El reciente arresto de un médico labortano, bajo la acusación de acelerar la muerte de cuatro pacientes en fase terminal, ha avivado el debate de la eutanasia. Un debate incómodo en una sociedad en la que, por muy laica que se autoproclame, el señor Ratzinger campa estos días a sus anchas a cuenta de los contribuyentes.
¿Por qué razón se debe alargar una vida llena de dolor y sufrimiento? No son muchas las respuestas que encuentra esta pregunta; más allá, claro está, de las que oferta nuestra infectada moral cristiana.
El carácter sagrado que se otorga a la vida y el miedo que suele acarrear lo desconocido hacen que algo tan natural como la muerte sea un tabú ante el que nadie es capaz de encararse.
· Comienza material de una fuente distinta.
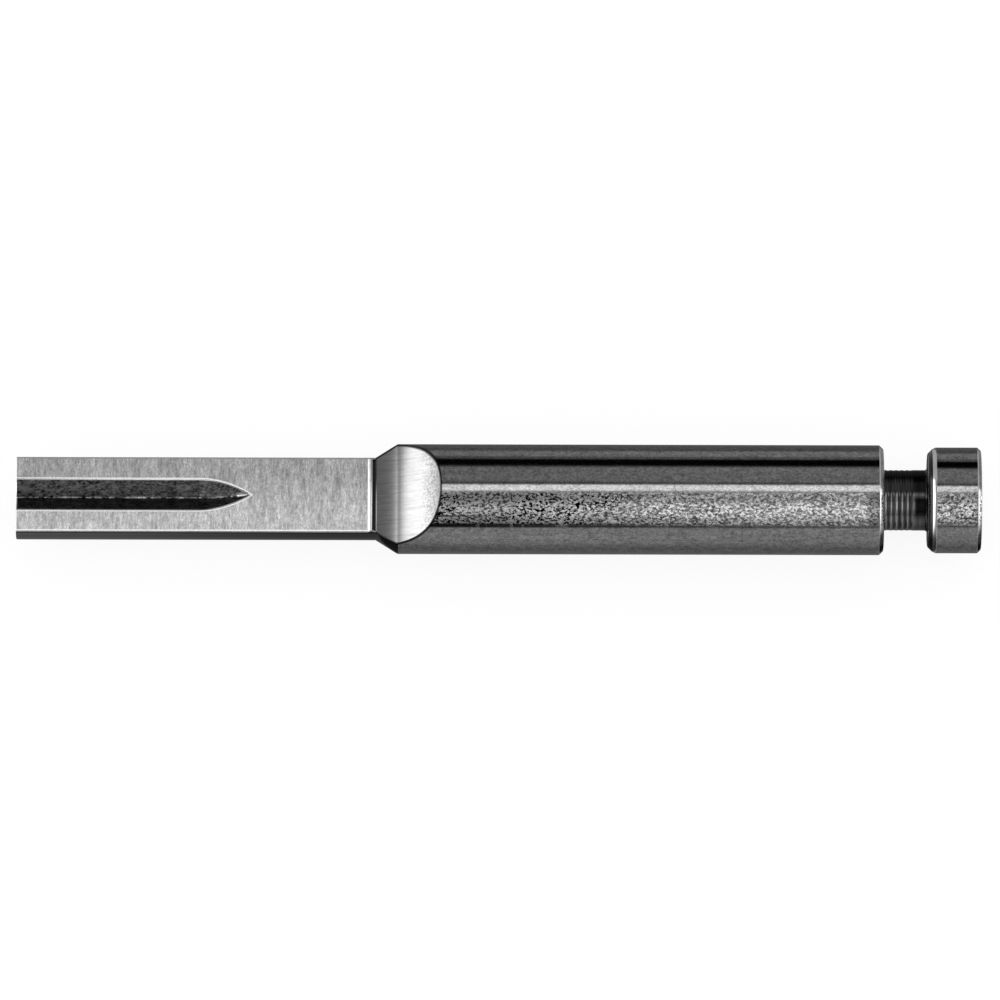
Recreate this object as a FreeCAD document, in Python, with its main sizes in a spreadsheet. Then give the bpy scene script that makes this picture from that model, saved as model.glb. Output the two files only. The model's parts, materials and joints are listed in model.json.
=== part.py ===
"""Interchangeable flat bit for a watchmaker's screwdriver, as a parametric FreeCAD document.

The bit is one piece of hardened steel bar: turned to its round shape, then milled.
Turning gives the blade's round blank, the shoulder cone, the shank, the latch neck and the button.
Milling gives two parallel flats that run out in an arc, a V-groove down each flat, and a drive flat.

Frame: X along the bit, with the tip at -X and the button at +X. The blade's flats face +Z and -Z.
The origin is on the axis, in the middle of the shank. Millimetres and degrees.
"""
import FreeCAD, Part
import Sketcher
import math
import os

NODE = "screwdriver_bit"
LEAST_CUT = 0.01  # cubic millimetres that any cut removes at least

# Driving dimensions: alias, value, meaning.
SIZES = [
    ("shank_dia", 4.0, "diameter of the shank that slides into the handle"),
    ("shank_length", 17.68, "shank, from the shoulder cone to the latch neck"),
    ("shank_chamfer", 0.12, "chamfer at the shank's rear end"),
    ("blade_dia", 3.0, "turned diameter of the blade's blank, which is the blade's width"),
    ("blade_length", 13.07, "blade, from the tip to the shoulder cone"),
    ("shoulder_angle", 32.0, "slope of the shoulder cone, measured from the axis"),
    ("neck_dia", 2.2, "diameter of the latch neck"),
    ("neck_length", 1.60, "latch neck, from the shank to the button"),
    ("neck_fillet", 0.12, "fillet where the neck meets the button"),
    ("button_clear", 0.075, "gap between the button and a bore that the shank just fills"),
    ("button_length", 1.95, "length of the end button"),
    ("button_front_chamfer", 0.17, "chamfer on the button's edge beside the neck"),
    ("button_back_chamfer", 0.09, "chamfer on the button's edge at the end"),
    ("blade_thickness", 1.15, "thickness between the two flats"),
    ("flat_lead", 0.18, "distance from the end of the level flat to the shoulder cone"),
    ("runout_radius", 3.0, "radius of the arc in which each flat runs out"),
    ("groove_web", 0.21, "steel left between the two V-grooves"),
    ("groove_angle", 100.0, "included angle of the V-groove"),
    ("groove_length", 6.63, "the V-groove's full-depth stretch, from the tip"),
    ("groove_cutter_radius", 4.0, "radius of the V cutter, which shapes the groove's tail"),
    ("drive_flat_clear", 0.1, "height of the drive flat above the neck's surface"),
    ("overrun", 1.0, "how far each cut runs past the steel"),
]

doc = FreeCAD.newDocument("watchmaker_bit")
sheet = doc.addObject("Spreadsheet::Sheet", "Sizes")
for row, (alias, value, meaning) in enumerate(SIZES, start=1):
    sheet.set(f"A{row}", alias)
    sheet.set(f"B{row}", str(value))
    sheet.set(f"C{row}", meaning)
    sheet.setAlias(f"B{row}", alias)
doc.recompute()

# Stations along X, as expressions on the sheet.
SHANK_FRONT = "(-Sizes.shank_length / 2)"
SHOULDER = f"({SHANK_FRONT} - (Sizes.shank_dia - Sizes.blade_dia) / 2 / tan(Sizes.shoulder_angle))"
TIP = f"({SHOULDER} - Sizes.blade_length)"
BEFORE_TIP = f"({TIP} - Sizes.overrun)"
FLAT_END = f"({SHOULDER} - Sizes.flat_lead)"
GROOVE_END = f"({TIP} + Sizes.groove_length)"
SHANK_BACK = "(Sizes.shank_length / 2)"
NECK_MIDDLE = f"({SHANK_BACK} + Sizes.neck_length / 2)"
BUTTON_FRONT = f"({SHANK_BACK} + Sizes.neck_length)"
BUTTON_BACK = f"({BUTTON_FRONT} + Sizes.button_length)"
PAST_BUTTON = f"({BUTTON_BACK} + Sizes.overrun)"

# Radii, and heights above the axis.
BLADE_R = "(Sizes.blade_dia / 2)"
SHANK_R = "(Sizes.shank_dia / 2)"
NECK_R = "(Sizes.neck_dia / 2)"
BUTTON_R = f"({SHANK_R} - Sizes.button_clear)"
FLAT_Z = "(Sizes.blade_thickness / 2)"
ABOVE_FLAT = f"({FLAT_Z} + Sizes.overrun)"
ABOVE_BAR = f"({SHANK_R} + Sizes.overrun)"
GROOVE_Z = "(Sizes.groove_web / 2)"
DRIVE_Z = f"(-{NECK_R} - Sizes.drive_flat_clear)"
BELOW_BAR = f"(-{SHANK_R} - Sizes.overrun)"


def reach(radius, rise):
    """How far along X an arc that starts level has gone when it has risen by this much."""
    return f"sqrt({radius} ^ 2 - ({radius} - {rise}) ^ 2)"


RUNOUT_END = f"({FLAT_END} + {reach('Sizes.runout_radius', f'({ABOVE_BAR} - {FLAT_Z})')})"
TAIL_END = f"({GROOVE_END} + {reach('Sizes.groove_cutter_radius', f'({ABOVE_FLAT} - {GROOVE_Z})')})"
GROOVE_HALF = f"(({ABOVE_FLAT} - {GROOVE_Z}) * tan(Sizes.groove_angle / 2))"


def origin_plane(role):
    """One of the body's own origin planes, by its role."""
    return next(feature for feature in body.Origin.OriginFeatures if feature.Role == role)


def number(expression):
    """The present value of an expression on the sheet."""
    result = sheet.evalExpression(expression)
    return float(getattr(result, "Value", result))


def bind(sketch, kind, expression, *where):
    """Adds one dimension to a sketch and ties it to an expression."""
    index = sketch.addConstraint(Sketcher.Constraint(kind, *where, number(expression)))
    sketch.setExpression(f"Constraints[{index}]", expression)


def bind_point(sketch, edge, end, place):
    """Ties one end of an edge to its place, both ways from the sketch's origin."""
    bind(sketch, "DistanceX", place[0], -1, 1, edge, end)
    bind(sketch, "DistanceY", place[1], -1, 1, edge, end)


def add_edge(sketch, place, following):
    """A line to the following place, or an arc that starts level where a place names a radius."""
    start, end = (FreeCAD.Vector(number(at[0]), number(at[1]), 0) for at in (place, following))
    if len(place) == 2:
        return sketch.addGeometry(Part.LineSegment(start, end), False)
    radius = number(place[2])
    centre = start + FreeCAD.Vector(0, radius, 0)
    last = math.atan2(end.y - centre.y, end.x - centre.x)
    circle = Part.Circle(centre, FreeCAD.Vector(0, 0, 1), radius)
    edge = sketch.addGeometry(Part.ArcOfCircle(circle, -math.pi / 2, last), False)
    bind(sketch, "Radius", place[2], edge)
    return edge


def add_sketch(name, role, places, closed=True):
    """A fully tied sketch on an origin plane: edges from each place to the next."""
    sketch = body.newObject("Sketcher::SketchObject", name)
    sketch.AttachmentSupport = [(origin_plane(role), "")]
    sketch.MapMode = "FlatFace"
    ends = places[1:] + places[:1] if closed else places[1:]
    edges = [add_edge(sketch, place, following) for place, following in zip(places, ends)]
    for edge, following in zip(edges, edges[1:] + edges[:1] if closed else edges[1:]):
        sketch.addConstraint(Sketcher.Constraint("Coincident", edge, 2, following, 1))
    for edge, place in zip(edges, places):
        bind_point(sketch, edge, 1, place)
    if not closed:
        bind_point(sketch, edges[-1], 2, places[-1])
    doc.recompute()
    return sketch


def finish_cut(feature):
    """Makes a cut the body's tip, and stops if it took no steel away."""
    before = body.Shape.Volume
    body.Tip = feature
    doc.recompute()
    removed = before - body.Shape.Volume
    print(f"{feature.Label} removes {removed:.3f} mm3")
    if removed < LEAST_CUT:
        raise RuntimeError(f"{feature.Label} cut nothing")


def cut_through(name, sketch):
    """A pocket that goes right through the bit, both ways from the sketch."""
    pocket = body.newObject("PartDesign::Pocket", name)
    pocket.Profile = sketch
    pocket.Type = "ThroughAll"
    pocket.SideType = "Symmetric"
    finish_cut(pocket)
    return pocket


body = doc.addObject("PartDesign::Body", NODE)

# Turned blank: half the bit's outline, from the tip round to the button, spun about X.
outline = add_sketch("TurnedOutline", "XZ_Plane", [
    (TIP, "0"),
    (TIP, BLADE_R),
    (SHOULDER, BLADE_R),
    (SHANK_FRONT, SHANK_R),
    (f"{SHANK_BACK} - Sizes.shank_chamfer", SHANK_R),
    (SHANK_BACK, f"{SHANK_R} - Sizes.shank_chamfer"),
    (SHANK_BACK, NECK_R),
    (f"{BUTTON_FRONT} - Sizes.neck_fillet", NECK_R, "Sizes.neck_fillet"),
    (BUTTON_FRONT, f"{NECK_R} + Sizes.neck_fillet"),
    (BUTTON_FRONT, f"{BUTTON_R} - Sizes.button_front_chamfer"),
    (f"{BUTTON_FRONT} + Sizes.button_front_chamfer", BUTTON_R),
    (f"{BUTTON_BACK} - Sizes.button_back_chamfer", BUTTON_R),
    (BUTTON_BACK, f"{BUTTON_R} - Sizes.button_back_chamfer"),
    (BUTTON_BACK, "0"),
])
turned = body.newObject("PartDesign::Revolution", "Turned")
turned.Profile = outline
turned.ReferenceAxis = (outline, ["H_Axis"])
turned.Angle = 360
body.Tip = turned
doc.recompute()
print(f"{turned.Label} blank has {body.Shape.Volume:.3f} mm3")

# Upper flat: level from the tip, then an arc up and out through the cone into the shank.
upper_flat = cut_through("UpperFlat", add_sketch("FlatOutline", "XZ_Plane", [
    (BEFORE_TIP, FLAT_Z),
    (FLAT_END, FLAT_Z, "Sizes.runout_radius"),
    (RUNOUT_END, ABOVE_BAR),
    (BEFORE_TIP, ABOVE_BAR),
]))

# Upper V-groove: a V swept along the flat's middle, then up the arc of the cutter's rim.
groove_path = add_sketch("GroovePath", "XZ_Plane", [
    (BEFORE_TIP, GROOVE_Z),
    (GROOVE_END, GROOVE_Z, "Sizes.groove_cutter_radius"),
    (TAIL_END, ABOVE_FLAT),
], closed=False)
groove_section = add_sketch("GrooveSection", "YZ_Plane", [
    ("0", GROOVE_Z),
    (GROOVE_HALF, ABOVE_FLAT),
    (f"-{GROOVE_HALF}", ABOVE_FLAT),
])
groove_section.setExpression("AttachmentOffset.Base.z", BEFORE_TIP)
doc.recompute()
upper_groove = body.newObject("PartDesign::SubtractivePipe", "UpperGroove")
upper_groove.Profile = groove_section
upper_groove.Spine = (groove_path, ["Edge1", "Edge2"])
finish_cut(upper_groove)

# Both cuts again on the underside.
lower_side = body.newObject("PartDesign::Mirrored", "LowerSide")
lower_side.Originals = [upper_flat, upper_groove]
lower_side.MirrorPlane = (origin_plane("XY_Plane"), [""])
finish_cut(lower_side)

# Drive flat: one side of the button milled away, just clear of the neck.
cut_through("DriveFlat", add_sketch("DriveOutline", "XZ_Plane", [
    (NECK_MIDDLE, DRIVE_Z),
    (NECK_MIDDLE, BELOW_BAR),
    (PAST_BUTTON, BELOW_BAR),
    (PAST_BUTTON, DRIVE_Z),
]))

for item in doc.Objects:
    if {"Invalid", "Error"} & set(item.State):
        raise RuntimeError(f"{item.Label} failed: {item.State}")
    if item.isDerivedFrom("Sketcher::SketchObject") and item.solve() != 0:
        raise RuntimeError(f"{item.Label} can't be solved")

shape = body.Shape
if shape.isNull() or not shape.isValid() or len(shape.Solids) != 1:
    raise RuntimeError(f"{NODE} isn't one valid solid")
size = shape.BoundBox
print(f"{NODE}: {size.XLength:.3f} x {size.YLength:.3f} x {size.ZLength:.3f} mm, {len(shape.Faces)} faces")
os.makedirs("parts", exist_ok=True)
shape.exportStep(f"parts/{NODE}.step")
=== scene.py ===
# %% [markdown]
# # A watchmaker's screwdriver bit
# The real thing is one piece of hardened steel, 35 mm long: a flat blade, a round shank, and a neck with
# a button that a spring latch in the handle grips. A maker turns the round shape first and mills the rest
# after, and this lesson follows the same order: turn, mill, break the edges, then give each surface the
# finish its tool leaves. Blender works in metres, and a piece this small is easier to think about in
# millimetres, so the shape is made in millimetres and shrunk once at the end.

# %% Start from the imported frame
import json
import math

import bmesh
import bpy
from mathutils import Matrix, Vector


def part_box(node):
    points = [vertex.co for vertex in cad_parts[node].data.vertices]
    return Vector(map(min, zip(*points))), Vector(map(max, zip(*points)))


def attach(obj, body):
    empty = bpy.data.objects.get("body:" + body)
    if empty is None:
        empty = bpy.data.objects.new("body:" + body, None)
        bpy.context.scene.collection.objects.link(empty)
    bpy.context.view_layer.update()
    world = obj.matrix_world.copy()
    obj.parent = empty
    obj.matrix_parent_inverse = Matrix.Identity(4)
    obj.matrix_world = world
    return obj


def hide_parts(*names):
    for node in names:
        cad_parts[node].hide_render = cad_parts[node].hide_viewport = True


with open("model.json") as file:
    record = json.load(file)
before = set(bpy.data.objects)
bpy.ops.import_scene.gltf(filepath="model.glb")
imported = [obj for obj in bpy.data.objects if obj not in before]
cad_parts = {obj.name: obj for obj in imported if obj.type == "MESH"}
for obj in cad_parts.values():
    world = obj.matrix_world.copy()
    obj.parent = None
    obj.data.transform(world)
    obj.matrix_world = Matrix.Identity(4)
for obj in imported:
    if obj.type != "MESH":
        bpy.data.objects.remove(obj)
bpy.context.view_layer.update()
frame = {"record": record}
NODE = "screwdriver_bit"
MM = 0.001
low, high = (Vector(corner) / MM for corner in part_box(NODE))
print(f"frame: {NODE} from x = {low.x:.2f} to {high.x:.2f} mm, {high.y - low.y:.2f} mm across")

# %% [markdown]
# ## Sizes
# Whatever the frame can tell is read from it: where the tip and the button's end are, the shank's radius,
# the neck, and the height of the drive flat. The rest are the maker's own numbers for cuts that the frame
# doesn't list, each written once.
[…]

Sólo las religiónes parecen tener una respuesta para la situación más límite de la condición humana. Pero esta respuesta pasa por satanizar la práctica de la eutanasia. Hecho que supone un consuelo para los creyentes, pero una imposición para quienes no los somos. ¿Por qué dejar en manos de alguien en el que ni si quiera creemos algo tan propio como la vida?
El desarrollo de la ciencia y la tecnología ha prolongado la esperanza de vida a los habitantes de esta parte del planeta. Pero ¿a qué precio? El alargamiento sin fin de la vida no va en sintonía con las condiciones de vida que ofrecemos a estas personas. En esta sociedad donde se ensalza la juventud eterna no hay lugar para los ancianos.
He sido testigo directo del deterioro de la vida de mi amoñi. Permaneció cinco largos años abatida en la cama. No nos veía. Ni nos hablaba casi. Tampoco nos conocía. Sólo sentía cómo la vida se le escapaba de las manos. Una vida que también era arrebatada a sus constantes cuidadoras, sus hijas.
No podemos quedar impasibles ante un ser querido postrado en su cama y sediento de paz, tranquilidad y, sobre todo, de dignidad. Es inhumano. Es imprescindible abordar la regulación jurídica de la eutanasia y la consiguiente legalización de esta forma tan digna de morir.